An update on the clinical development of dalcetrapib (RO4607381), a cholesteryl ester transfer protein modulator that increases HDL cholesterol levels

David Rhainds, Benoit J Arsenault, Mathieu R Brodeur, Jean-Claude Tardif
Future Cardiology 2012, 8 (4): 513-31
CETP is the target of CETP inhibitors such as anacetrapib and the modulator dalcetrapib. Both molecules have entered Phase III clinical trials, with the ultimate goal of reducing cardiovascular events by raising HDL cholesterol. At the 600-mg dose selected for the dal-OUTCOMES study, dalcetrapib is expected to inhibit CETP activity by approximately 30% and raise HDL-C by approximately 30% with limited effects on LDL cholesterol. Importantly, dalcetrapib does not raise blood pressure or aldosterone levels, two effects previously associated with the CETP inhibitor torcetrapib. Dalcetrapib has been well tolerated at the 600-mg dose.

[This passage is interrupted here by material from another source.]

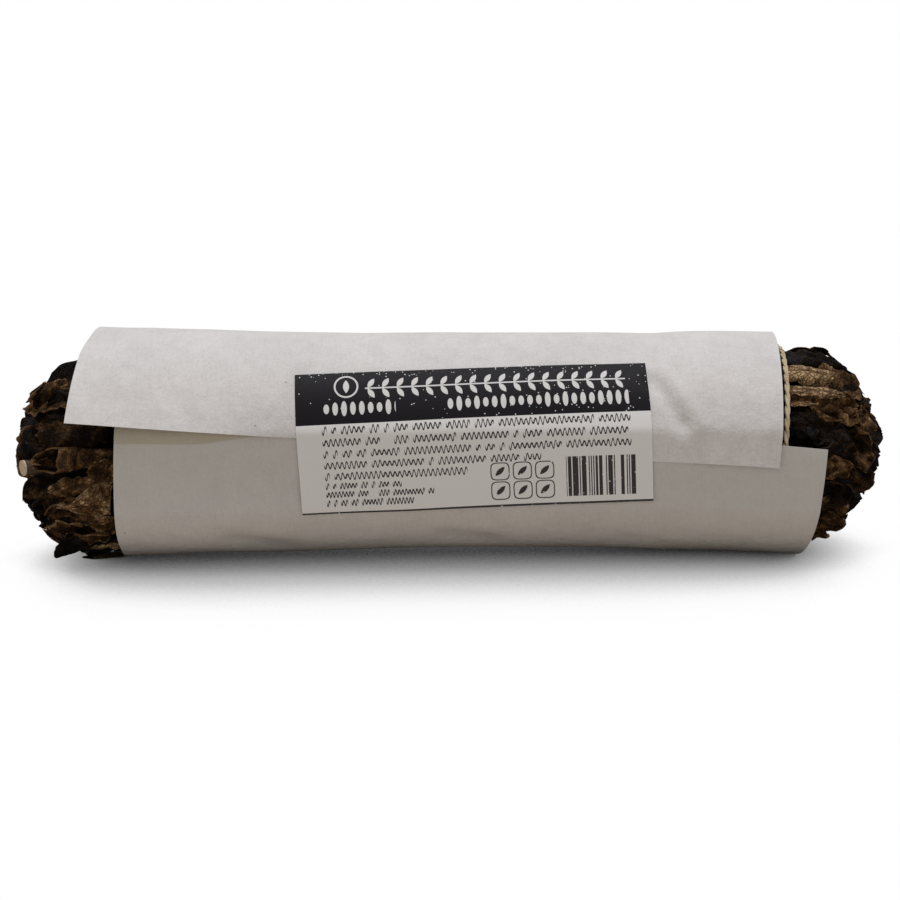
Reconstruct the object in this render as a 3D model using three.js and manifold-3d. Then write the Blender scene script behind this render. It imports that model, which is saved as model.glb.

In the dal-PLAQUE atherosclerosis imaging study, dalcetrapib reduced the enlargement of total vessel area over time. In May 2012, following the results of the second interim analysis of dal-OUTCOMES, the Data and Safety Monitoring Board recommended stopping the study owing to a lack of clinically significant benefit, which was followed by Roche's (Basel, Switzerland) decision to terminate the study and the dalcetrapib program (dal-HEART). Contrary to anacetrapib, a potent CETP inhibitor that markedly increases HDL cholesterol and significantly reduces LDL cholesterol, dalcetrapib has allowed us to test the hypothesis that an isolated, moderate elevation in HDL cholesterol prevents cardiovascular events.